Like 30 other states, Louisiana enacted a similar partial-birth abortion ban in the 1990s that was struck down by the U.S. Supreme Court in Stenberg v. Carhart (2000).

“To avoid that problem this time, we decided to take the language from the federal bill and overlay it with the Louisiana civil code,” said state Rep. Gary Beard (R), lead sponsor of the bill.

Beard said a state law is needed to allow local district attorneys and law enforcement officials to enforce the ban, instead of relying on federal attorneys.

Abortion rights advocates disagree. “Louisiana’s new law is completely unnecessary and a waste of the Legislature’s time,” said Sondra Goldschein of the American Civil Liberties Union. “It’s clearly about intimidating doctors,” she said. 

A similar partial-birth bill was introduced in Michigan this year, but it has not moved through the Legislature, according to abortion-rights research group, the Guttmacher Institute. Michigan’s Legislature remains in session until the end of the year.

“States can and should pass state partial-birth abortion laws in the model of the federal law,” said anti-abortion activist Cathy Cleaver Ruse of the Family Research Council at a recent event sponsored by the Pew Forum on Religion & Public Life. Like Louisiana’s Beard, Ruse says states should not rely on politically appointed U.S. attorneys to enforce the ban. (Stateline.org and the Forum are both projects of the Pew Research Center, which is funded by The Pew Charitable Trusts.)

But other anti-abortion activists say states should go beyond the federal law. Denise Burke, an attorney with the anti-abortion advocacy group Americans United for Life (AUL), told Stateline.org that states should draft new laws because “the federal law is very narrow and may not catch all the procedures being done.”

AUL’s Clarke Forsythe, the group’s lead attorney in the Supreme Court case that upheld the federal partial-birth abortion ban, Gonzalez v. Carhart, said the group is drafting model legislation to propose next year in states that are politically receptive.

It is too soon to tell how many states will need to draft new legislation, Forsythe said, because attorneys general in some of the states may decide to revive the old partial-birth laws.

Since the high court's April decision, only Wisconsin’s attorney general has ruled on the state’s old law, determining it to be unconstitutional.
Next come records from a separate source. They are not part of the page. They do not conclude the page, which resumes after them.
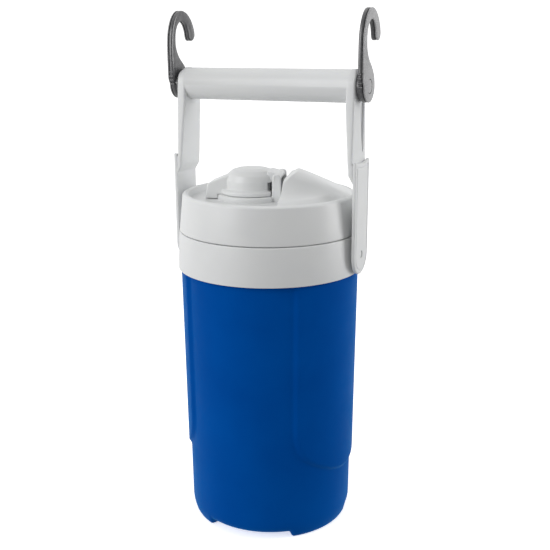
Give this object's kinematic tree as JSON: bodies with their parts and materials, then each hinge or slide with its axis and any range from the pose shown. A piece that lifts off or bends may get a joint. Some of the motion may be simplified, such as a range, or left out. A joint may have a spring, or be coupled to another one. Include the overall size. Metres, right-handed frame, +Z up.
{
  "type": "insulated water jug",
  "caption": "Insulated drinking jug with a screw lid, flip-up spout cap, swinging carry handle and folding hooks for hanging it on a rail.",
  "frame": {"origin": "centre of the base at floor level, under the jug's axis", "axes": "+Z up along the jug's axis; the handle swings about an axis along X; both hooks open towards +Y"},
  "size_m": [0.156, 0.143, 0.3981],
  "materials": {
    "outer_shell": "satin",
    "foam_insulation": "foam",
    "inner_liner": "soft gloss",
    "collar_ring": "soft gloss",
    "foam_fill_plug": "satin",
    "lid_shell": "soft gloss",
    "lid_inner_plate": "soft gloss",
    "lid_gasket": "soft",
    "spout": "soft gloss",
    "spout_o_ring": "soft",
    "vent_valve": "soft",
    "flip_cap": "soft gloss",
    "flip_cap_seal": "soft",
    "cap_hinge_pin": "bright",
    "handle": "soft gloss",
    "handle_pivot_pin_left": "soft gloss",
    "handle_pivot_pin_right": "soft gloss",
    "hook_left": "metallic grey gloss",
    "hook_right": "metallic grey gloss",
    "hook_pivot_pin_left": "satin",
    "hook_pivot_pin_right": "satin"
  },
  "bodies": {
    "jug_body": {"outer_shell": "outer_shell", "foam_insulation": "foam_insulation", "inner_liner": "inner_liner", "collar_ring": "collar_ring", "foam_fill_plug": "foam_fill_plug", "handle_pivot_pin_left": "handle_pivot_pin_left", "handle_pivot_pin_right": "handle_pivot_pin_right"},
    "lid_seal": {"lid_gasket": "lid_gasket"},
    "lid": {"lid_shell": "lid_shell", "lid_inner_plate": "lid_inner_plate", "spout": "spout", "spout_o_ring": "spout_o_ring", "vent_valve": "vent_valve", "cap_hinge_pin": "cap_hinge_pin"},
    "flip_cap": {"flip_cap": "flip_cap", "flip_cap_seal": "flip_cap_seal"},
    "handle": {"handle": "handle", "hook_pivot_pin_left": "hook_pivot_pin_left", "hook_pivot_pin_right": "hook_pivot_pin_right"},
    "hook_left": {"hook_left": "hook_left"},
    "hook_right": {"hook_right": "hook_right"}
  },
  "joints": [
    {"name": "handle_swing", "type": "hinge", "parent": "jug_body", "child": "handle", "pos_m": [0, 0, 0.2207], "axis": [1, 0, 0], "range_deg": [-138, 138]},
    {"name": "hook_left_fold", "type": "hinge", "parent": "handle", "child": "hook_left", "pos_m": [-0.075, 0, 0.3439], "axis": [1, 0, 0], "range_deg": [0, 180]},
    {"name": "hook_right_fold", "type": "hinge", "parent": "handle", "child": "hook_right", "pos_m": [0.075, 0, 0.3439], "axis": [1, 0, 0], "range_deg": [0, 180]},
    {"name": "lid_lift", "type": "slide", "parent": "jug_body", "child": "lid_seal", "axis": [0, 0, 1], "range_m": [0, 0.0106]},
    {"name": "lid_turn", "type": "hinge", "parent": "lid_seal", "child": "lid", "pos_m": [0, 0, 0.25], "axis": [0, 0, 1], "range_deg": [0, 630]},
    {"name": "flip_cap_hinge", "type": "hinge", "parent": "lid", "child": "flip_cap", "pos_m": [0.00771, 0.00214, 0.276], "axis": [-0.2672, 0.9636, 0], "range_deg": [0, 80]}
  ],
  "couplings": [
    {"joint": "lid_lift", "follows": "lid_turn", "m_per_rad": 0.00095493}
  ]
}
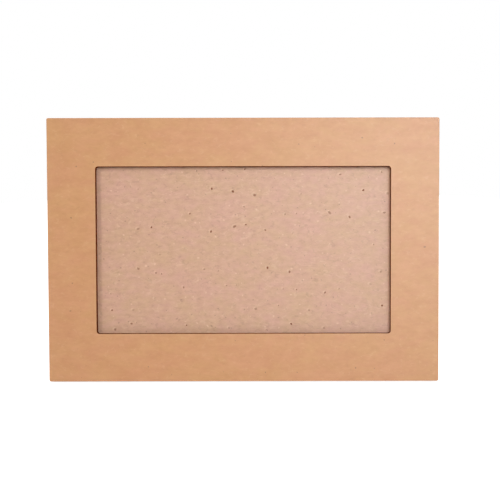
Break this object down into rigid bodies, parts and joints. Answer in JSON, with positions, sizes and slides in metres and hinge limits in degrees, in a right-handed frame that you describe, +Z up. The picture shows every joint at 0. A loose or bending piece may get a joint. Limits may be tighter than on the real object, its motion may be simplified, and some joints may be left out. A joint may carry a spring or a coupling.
{
  "type": "cardboard photo frame",
  "caption": "Cardboard photo frame with a kraft front mat, a recycled chipboard back and a scored card easel strut it stands on.",
  "frame": {"origin": "centre of the standing frame's footprint, on the surface that it stands on", "axes": "+X to the right of a viewer in front of the window, +Y away from that viewer, +Z up; the boards lean back 14 degrees"},
  "size_m": [0.19, 0.06, 0.1255],
  "materials": {
    "kraft_board": "matte",
    "recycled_board": "matte",
    "strut_card": "matte"
  },
  "bodies": {
    "root": {"front_mat": "kraft_board", "spacer_left": "recycled_board", "spacer_right": "recycled_board", "spacer_bottom": "recycled_board", "backing_board": "recycled_board", "easel_strut": "strut_card"}
  },
  "joints": []
}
A federal appeals court in June ruled Michigan’s partial-birth law unconstitutional, because it was broader than the federal law and would prohibit certain legal abortion procedures.

Of the 31 states with blocked partial-birth bans, a political analysis by abortion-rights advocates NARAL Pro-Choice America indicates that at least 18 have legislatures with a majority of members opposed to abortion.

Beard said he and his staff drafted the Louisiana partial-birth abortion ban on their own, although state anti-abortion groups supported their efforts. The new law, he said, “will put an end to this barbaric practice in the state of Louisiana,” adding the Legislature must remain vigilant, because doctors “will look for other methods of continuing to commit this horrible crime.” (Beard is leaving the Legislature, which end its session June 28, to run for lieutenant governor in this year’s elections.)

Of approximately 1.3 million abortions performed in the United States in 2000, 2,200 were partial-birth procedures, according to Guttmacher. Some 400 partial-birth procedures were performed in Louisiana last year, Beard said.

In addition to Louisiana, 30 other states passed partial-birth bans in the 1990s: Alabama, Alaska, Arizona, Arkansas, Florida, Georgia, Idaho, Illinois, Indiana, Iowa, Kansas, Kentucky, Michigan, Missouri, Mississippi, Montana, Nebraska, New Jersey, New Mexico, North Dakota, Ohio, Oklahoma, Rhode Island, South Carolina, South Dakota, Tennessee, Virginia, West Virginia, Wisconsin, and Utah.